I think those lines are being spoken by Feely’s neighbour (Mrs. Twine, was it?) to her husband, just after getting in the front door – on the previous page she saw a small figure in a child’s jacket being brought by Feely into his home, so she thinks Feely’s a pedophile (and she’s not the only one…those cat-killing kids called him a pedophile, and a woman told her child to “stop looking at that man – he’s not nice”). Later Mrs. Twine spies Feely burying a small box in the garden and giving some kind of ritual speech over the grave… My guess is she now thinks Feely is a pedophile Satanist.

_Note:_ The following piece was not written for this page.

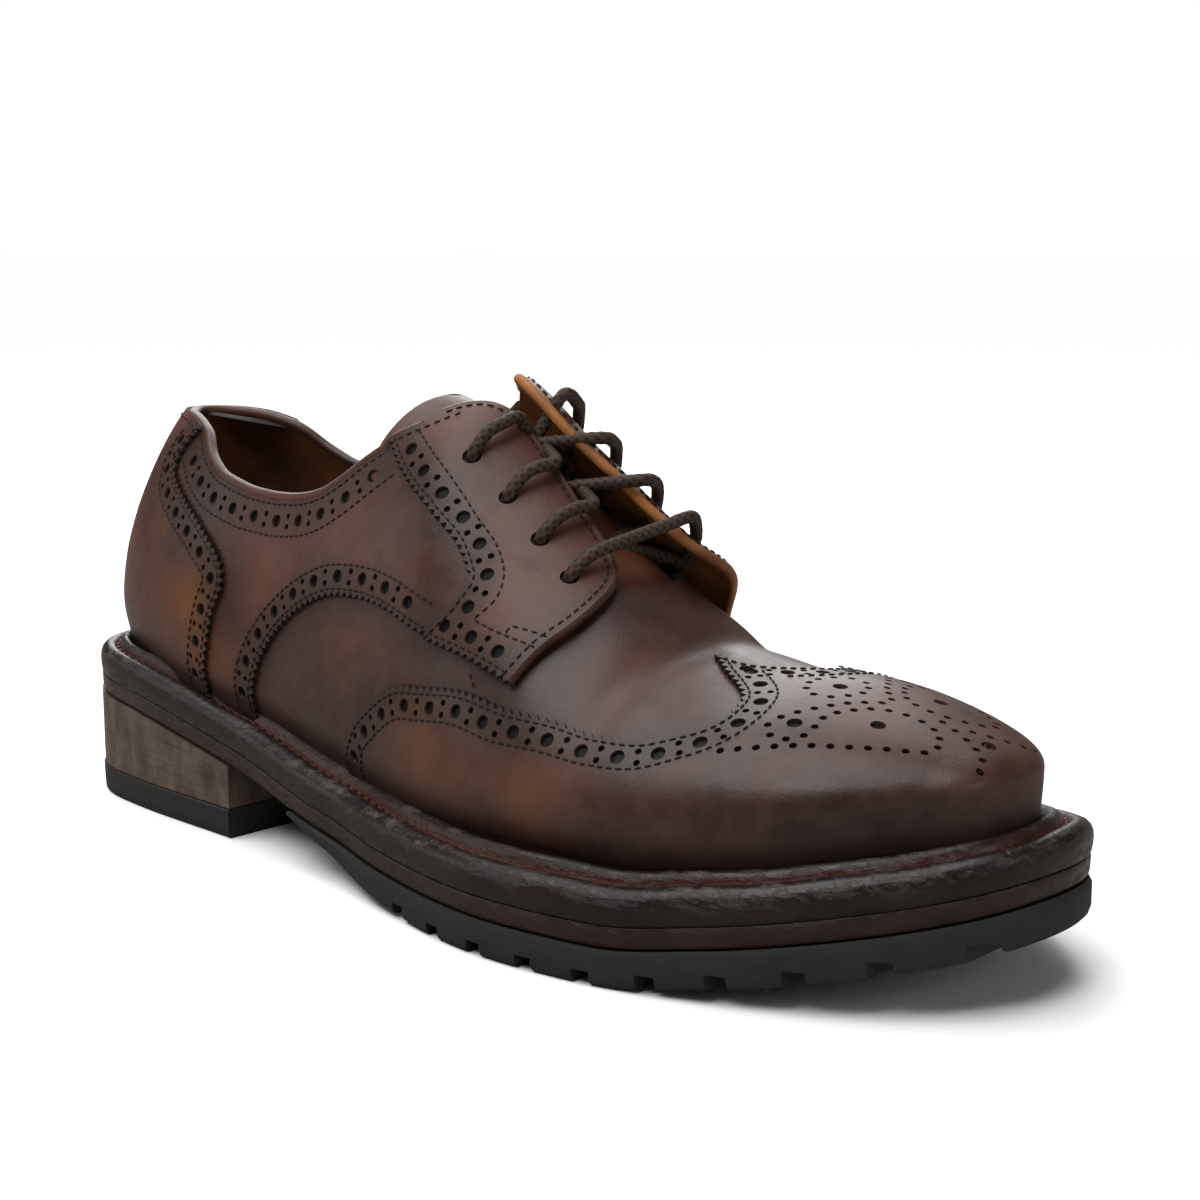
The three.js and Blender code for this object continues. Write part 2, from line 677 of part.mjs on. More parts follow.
function facing(side) {
  const gape = side > 0 ? FLAP_GAPE : 0;
  const points = [...facingRear, ...flapTip, flapTop, [facingRear[0][0], ABOVE]];
  const edge = side > 0 ? THROAT_CENTRE * 2 + FLAP_EDGE : -FLAP_EDGE;
  const region = sidePrism(points, side > 0 ? edge : -SIDE, side > 0 ? SIDE : edge);
  const body = sheet(QUARTER_STEP + GAP, OVERLAY, region, gape);
  return withEyelets(body.subtract(collarCutter(gape)), [side]);
}

function insole() {
  const thick = slab([
    { inset: 0, z: (x) => seat(x) + GAP },
    { inset: 0, z: (x) => seat(x) + GAP + INSOLE_THICKNESS },
  ]);
  return thick.intersect(lastBody(-WALL - GAP, { base: -MIDSOLE_THICKNESS }));
}

function tongue() {
  const top = TONGUE_TOP * LENGTH;
  const root = TONGUE_ROOT * LENGTH;
  const half = TONGUE_HALF_WIDTH;
  const near = top + TONGUE_ROUND / 5;
  const back = top + TONGUE_ROUND;
  const outlineTop = smooth([[back, THROAT_CENTRE + half], [near, THROAT_CENTRE + 0.7 * half],
    [top, THROAT_CENTRE], [near, THROAT_CENTRE - 0.7 * half], [back, THROAT_CENTRE - half]], 12);
  const region = planPrism([...outlineTop, [root, THROAT_CENTRE - 0.8 * half],
    [root, THROAT_CENTRE + 0.8 * half]], THROAT_LOW, ABOVE);
  return sheet(-WALL - GAP - TONGUE_THICKNESS, TONGUE_THICKNESS, region);
}

// One lace crossing: from eyelet mouth to eyelet mouth, dipping between the flaps
function laceRow(row) {
  const near = eyeletFrame(row, -1);
  const far = eyeletFrame(row, 1);
  const out = (frame, distance) => frame.point.clone().addScaledVector(frame.normal, distance);
  const x = row.at * LENGTH + LACE_FORWARD;
  const before = x - LACE_FORWARD / 5;
  const crown = ridgeLine(x, QUARTER_STEP + GAP + OVERLAY, 0) + LACE_RADIUS;
  const farEdge = 2 * THROAT_CENTRE + 1.75 * FLAP_EDGE;
  const points = [
    out(near, -OVERLAY),
    out(near, LACE_OUT),
    new THREE.Vector3(before, -2 * FLAP_EDGE, crown + 0.83 * LACE_LIFT),
    new THREE.Vector3(x, THROAT_CENTRE, crown + LACE_LIFT),
    new THREE.Vector3(before, farEdge, crown + FLAP_GAPE + 0.5 * LACE_LIFT),
    out(far, LACE_OUT),
    out(far, -OVERLAY),
  ];
  const path = new THREE.CatmullRomCurve3(points, false, 'centripetal');
  const circle = new THREE.Shape();
  circle.absarc(0, 0, LACE_RADIUS, 0, Math.PI * 2);
  return solid(new THREE.ExtrudeGeometry(circle, {
    steps: 12,
    curveSegments: 4,
    bevelEnabled: false,
    extrudePath: path,
  }));
}

const leather = (color, roughness) => new THREE.MeshStandardMaterial({ color, roughness, metalness: 0 });
const MATERIALS = {
  calf: leather(0x5c3a30, 0.38),
  burnished: leather(0x4e342d, 0.32),
  band: leather(0x584840, 0.45),
  weltLeather: leather(0x2c2422, 0.5),
  midsoleLeather: leather(0x43322d, 0.6),
  stack: leather(0x50463f, 0.6),
  rubber: leather(0x2d2d2a, 0.75),
  lining: leather(0x8a5a30, 0.7),
  lace: leather(0x4b3a31, 0.85),
};

const shoe = new THREE.Group();

function addPiece(name, body, material) {
  const { vertProperties, triVerts } = body.getMesh();
  const geometry = new THREE.BufferGeometry();
  geometry.setAttribute('position', new THREE.Float32BufferAttribute(vertProperties, 3));
  geometry.setIndex(Array.from(triVerts));
  geometry.computeVertexNormals();
  const mesh = new THREE.Mesh(geometry, material);
  mesh.name = name;
  shoe.add(mesh);
}

addPiece('heel_top_lift', heelLift(), MATERIALS.rubber);
addPiece('heel_stack', heelStack(), MATERIALS.stack);
addPiece('half_sole', halfSole(), MATERIALS.rubber);
addPiece('midsole', midsole(), MATERIALS.midsoleLeather);
addPiece('welt', welt(), MATERIALS.weltLeather);
addPiece('insole', insole(), MATERIALS.lining);
addPiece('upper', upper(), MATERIALS.calf);
addPiece('toe_cap', toeCap(), MATERIALS.burnished);
addPiece('counter', counter(), MATERIALS.band);
addPiece('facing_outer', facing(-1), MATERIALS.calf);
addPiece('facing_inner', facing(1), MATERIALS.calf);
addPiece('tongue', tongue(), MATERIALS.calf);
EYELETS.forEach((row, i) => addPiece(`lace_row_${i + 1}`, laceRow(row), MATERIALS.lace));

// Origin on the floor, at the middle of the sole's length and width
const extent = new THREE.Box3().setFromObject(shoe);
shoe.position.set(-(extent.min.x + extent.max.x) / 2, -(extent.min.y + extent.max.y) / 2, -extent.min.z);

export default shoe;
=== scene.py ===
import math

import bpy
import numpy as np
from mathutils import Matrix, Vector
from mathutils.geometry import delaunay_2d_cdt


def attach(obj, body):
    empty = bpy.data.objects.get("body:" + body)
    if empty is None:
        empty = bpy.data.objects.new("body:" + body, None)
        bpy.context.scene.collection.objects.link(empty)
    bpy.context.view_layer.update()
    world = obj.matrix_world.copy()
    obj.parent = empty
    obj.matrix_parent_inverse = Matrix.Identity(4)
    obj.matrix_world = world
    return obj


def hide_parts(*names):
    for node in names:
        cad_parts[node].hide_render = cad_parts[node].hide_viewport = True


bl_info = {
    "name": "Brogue derby shoe",
    "version": (1, 0, 0),
    "blender": (4, 5, 0),
    "location": "3D View > Sidebar > Shoe",
    "description": "Dresses the CAD shoe in leather, stitching, welt, sole and lace",
    "category": "Mesh",
}

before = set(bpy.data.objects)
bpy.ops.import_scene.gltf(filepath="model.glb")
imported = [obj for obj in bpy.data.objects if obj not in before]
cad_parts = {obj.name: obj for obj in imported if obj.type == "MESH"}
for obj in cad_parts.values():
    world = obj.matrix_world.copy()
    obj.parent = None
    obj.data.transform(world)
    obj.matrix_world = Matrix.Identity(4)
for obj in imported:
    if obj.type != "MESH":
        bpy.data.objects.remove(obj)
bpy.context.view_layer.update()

# Sizes shared with the solids, in millimetres
LENGTH = 312.0
BALL_WIDTH = 108.0
LAST_WIDTH = 96.0
TIP_SHIFT = 5.0
RUBBER = 9.0
HEEL_SEAT = 32.0
TOE_SPRING = 16.0
MIDSOLE = 5.0
WELT = 8.5
BEAD = 3.0
LIFT = 8.2
HEEL_LENGTH = 84.0
LAST_START = 6.5
LAST_END = 300.5
TUCK_HEIGHT = 10.0
TUCK = 0.07
INSTEP = 90.0
COLLAR = 66.0
HEEL_LEAN = 20.0
LEAN_END = 0.224 * LENGTH
TOE_BOX = 0.808 * LENGTH
TOE_FULLNESS = 1.75
RIDGE_SHIFT = 5.0
LUG_START = 0.54 * LENGTH
LUG_PITCH = 15.2
LUG_COUNT = 10
GAP = 0.3
# The row's origin is on the floor under the middle of the sole
ORIGIN = np.array([-156.0, 3.2365, 0.0])
MILLIMETRE = 0.001

# Share of length, outer half width, inner half width
SOLE_OUTLINE = (
    (0.015, 0.190, 0.175), (0.05, 0.290, 0.265), (0.12, 0.338, 0.329), (0.20, 0.356, 0.347),
    (0.32, 0.384, 0.333), (0.42, 0.435, 0.329), (0.52, 0.505, 0.366), (0.62, 0.560, 0.435),
    (0.72, 0.546, 0.491), (0.82, 0.468, 0.500), (0.90, 0.361, 0.440), (0.96, 0.227, 0.315),
    (0.99, 0.106, 0.194),
)
LAST_OUTLINE = (
    (0.02, 0.165, 0.175), (0.06, 0.250, 0.255), (0.12, 0.310, 0.310), (0.20, 0.345, 0.330),
    (0.32, 0.370, 0.322), (0.42, 0.415, 0.322), (0.52, 0.475, 0.360), (0.62, 0.520, 0.420),
    (0.72, 0.520, 0.465), (0.82, 0.460, 0.475), (0.90, 0.355, 0.410), (0.96, 0.215, 0.285),
    (0.99, 0.110, 0.160),
)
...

But are those lines just “lagging” from the previous page, or is “Secret Original” listening to them through that earpiece thing?

Also…
“Secret Orignal” = Superman – in the “real” world – i.e. Christopher Reeve, his body broken, confined to a wheelchair.
“S.O.” potters about, a cripple voyeur, getting his kicks by watching the lives of others play out before him in screens of boxes/frames, like Christopher Reeve in the Rear Window remake.
Of the many excitements and delights offered by Rear Window (or at least by Hitchcock’s version), I especially enjoy the scenes of people “crossing-over” from the everyday world into the Spectacle, and vice-versa. The Filth (and Grant Morrison comics in general) offer similar delights, of course!
 
 
Ganesh
20:15 / 16.08.02
Mrs Twine also eavesdrops through the wall...

I thought of 'S.O.' as a sort of Christopher Reeve / Stephen Hawking hybrid. I assume his 'injuries' were caused by the transition from 2D to 3D? I love the way he still talks in overly melodramatic comic-book cliches and even his speech balloons are rather shakily-drawn.
 
 
Sax
20:21 / 16.08.02
Chances are Slade is going to be forced into fleeing the Feely persona as a result of some kind of "podiophile" (love that) witch-hunt...

And I'd guess S.O. is listening to Mrs Twine's words as they're keeping tabs on Slade.